Research

Critical scale of propagation influences dynamics of waves in a model of excitable medium

Joseph M Starobin^1,2 , Christopher P Danford² , Vivek Varadarajan² , Andrei J Starobin² and Vladimir N Polotski²

¹  Department of Physics and Astronomy, University of North Carolina at Greensboro, Greensboro, NC, USA

²  Mediwave Star Technology, Inc, Greensboro, NC, USA

author email corresponding author email

Nonlinear Biomedical Physics 2009, 3:4doi:10.1186/1753-4631-3-4

Published:	9 July 2009

Abstract

Background

Duration and speed of propagation of the pulse are essential factors for stability of excitation waves.

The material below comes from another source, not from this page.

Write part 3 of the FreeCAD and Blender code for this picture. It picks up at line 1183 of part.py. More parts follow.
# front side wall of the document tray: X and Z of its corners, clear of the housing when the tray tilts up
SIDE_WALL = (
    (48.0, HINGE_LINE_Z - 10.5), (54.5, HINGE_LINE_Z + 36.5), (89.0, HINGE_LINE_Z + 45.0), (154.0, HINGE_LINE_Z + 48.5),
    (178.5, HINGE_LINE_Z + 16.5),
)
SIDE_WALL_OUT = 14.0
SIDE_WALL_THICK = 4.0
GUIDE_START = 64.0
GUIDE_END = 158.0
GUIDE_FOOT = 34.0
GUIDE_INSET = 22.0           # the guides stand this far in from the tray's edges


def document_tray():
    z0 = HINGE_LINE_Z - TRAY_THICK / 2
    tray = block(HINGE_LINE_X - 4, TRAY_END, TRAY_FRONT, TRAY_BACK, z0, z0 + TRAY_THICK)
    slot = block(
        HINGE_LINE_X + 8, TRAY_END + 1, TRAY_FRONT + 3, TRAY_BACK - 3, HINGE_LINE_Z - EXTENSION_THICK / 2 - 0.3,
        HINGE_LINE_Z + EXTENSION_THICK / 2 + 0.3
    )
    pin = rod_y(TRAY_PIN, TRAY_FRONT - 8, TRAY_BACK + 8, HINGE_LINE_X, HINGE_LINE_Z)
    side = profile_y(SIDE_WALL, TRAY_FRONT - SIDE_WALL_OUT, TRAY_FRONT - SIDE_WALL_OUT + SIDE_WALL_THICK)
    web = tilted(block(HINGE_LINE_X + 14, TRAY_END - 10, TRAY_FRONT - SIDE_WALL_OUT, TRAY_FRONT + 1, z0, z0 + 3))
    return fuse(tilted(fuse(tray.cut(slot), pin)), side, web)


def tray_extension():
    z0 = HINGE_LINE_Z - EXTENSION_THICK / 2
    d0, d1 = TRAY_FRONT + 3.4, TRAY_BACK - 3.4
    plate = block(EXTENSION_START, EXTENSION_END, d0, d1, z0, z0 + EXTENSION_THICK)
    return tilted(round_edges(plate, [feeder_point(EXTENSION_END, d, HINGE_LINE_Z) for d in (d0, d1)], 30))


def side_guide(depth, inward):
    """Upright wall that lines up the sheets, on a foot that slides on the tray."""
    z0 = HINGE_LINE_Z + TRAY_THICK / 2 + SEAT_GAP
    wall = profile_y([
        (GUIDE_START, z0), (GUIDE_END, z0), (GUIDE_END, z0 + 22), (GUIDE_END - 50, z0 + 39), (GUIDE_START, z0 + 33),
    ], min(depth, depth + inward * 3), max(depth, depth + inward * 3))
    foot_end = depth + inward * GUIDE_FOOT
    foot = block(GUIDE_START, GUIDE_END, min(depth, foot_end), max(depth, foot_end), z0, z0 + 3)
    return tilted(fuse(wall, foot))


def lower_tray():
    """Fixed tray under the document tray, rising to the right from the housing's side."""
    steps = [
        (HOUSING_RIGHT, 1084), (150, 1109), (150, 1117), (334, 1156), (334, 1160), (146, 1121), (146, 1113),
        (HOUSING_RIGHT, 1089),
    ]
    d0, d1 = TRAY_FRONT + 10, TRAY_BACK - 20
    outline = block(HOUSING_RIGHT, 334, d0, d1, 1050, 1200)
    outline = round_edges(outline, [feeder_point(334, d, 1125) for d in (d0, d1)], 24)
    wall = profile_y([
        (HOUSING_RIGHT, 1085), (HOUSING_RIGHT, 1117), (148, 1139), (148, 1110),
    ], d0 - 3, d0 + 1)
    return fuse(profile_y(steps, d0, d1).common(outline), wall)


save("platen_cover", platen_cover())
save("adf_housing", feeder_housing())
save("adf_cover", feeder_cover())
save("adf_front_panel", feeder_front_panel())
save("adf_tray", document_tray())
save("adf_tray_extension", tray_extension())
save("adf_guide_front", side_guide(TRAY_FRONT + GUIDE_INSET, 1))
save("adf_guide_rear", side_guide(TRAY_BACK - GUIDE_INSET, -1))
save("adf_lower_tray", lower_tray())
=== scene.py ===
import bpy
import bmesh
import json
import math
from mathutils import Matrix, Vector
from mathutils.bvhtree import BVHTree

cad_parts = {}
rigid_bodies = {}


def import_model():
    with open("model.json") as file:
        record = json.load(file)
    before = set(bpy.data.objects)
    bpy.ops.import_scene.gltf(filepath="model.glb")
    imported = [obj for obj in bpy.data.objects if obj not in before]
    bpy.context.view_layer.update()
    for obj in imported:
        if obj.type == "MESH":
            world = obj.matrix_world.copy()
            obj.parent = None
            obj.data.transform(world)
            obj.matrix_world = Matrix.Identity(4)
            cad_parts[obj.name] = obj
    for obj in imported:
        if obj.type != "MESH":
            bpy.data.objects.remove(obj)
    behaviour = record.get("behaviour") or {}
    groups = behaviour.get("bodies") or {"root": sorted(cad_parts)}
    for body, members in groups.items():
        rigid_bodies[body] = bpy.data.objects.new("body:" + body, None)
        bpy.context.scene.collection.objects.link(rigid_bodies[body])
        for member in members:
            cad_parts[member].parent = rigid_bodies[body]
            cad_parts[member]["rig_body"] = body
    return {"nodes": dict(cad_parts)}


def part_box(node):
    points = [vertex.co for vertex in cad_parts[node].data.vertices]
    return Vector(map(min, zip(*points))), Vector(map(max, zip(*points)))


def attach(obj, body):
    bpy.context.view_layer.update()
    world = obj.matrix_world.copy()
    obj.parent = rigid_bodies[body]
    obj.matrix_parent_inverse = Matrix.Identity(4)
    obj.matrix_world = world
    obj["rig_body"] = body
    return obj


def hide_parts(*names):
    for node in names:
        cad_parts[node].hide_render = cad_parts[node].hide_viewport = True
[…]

We explore the propagation of excitation waves resulting from periodic stimulation of an excitable cable to determine the minimal stable pulse duration in a rate-dependent modification of a Chernyak-Starobin-Cohen reaction-diffusion model.

Results

Various pacing rate dependent features of wave propagation were studied computationally and analytically. We demonstrated that the complexity of responses to stimulation and evolution of these responses from stable propagation to propagation block and alternans was determined by the proximity between the minimal level of the recovery variable and the critical excitation threshold for a stable solitary pulse.

Conclusion

These results suggest that critical propagation of excitation waves determines conditions for transition to unstable rhythms in a way similar to unstable cardiac rhythms. Established conditions were suitably accurate regardless of rate dependent features and the magnitude of the slopes of restitution curves.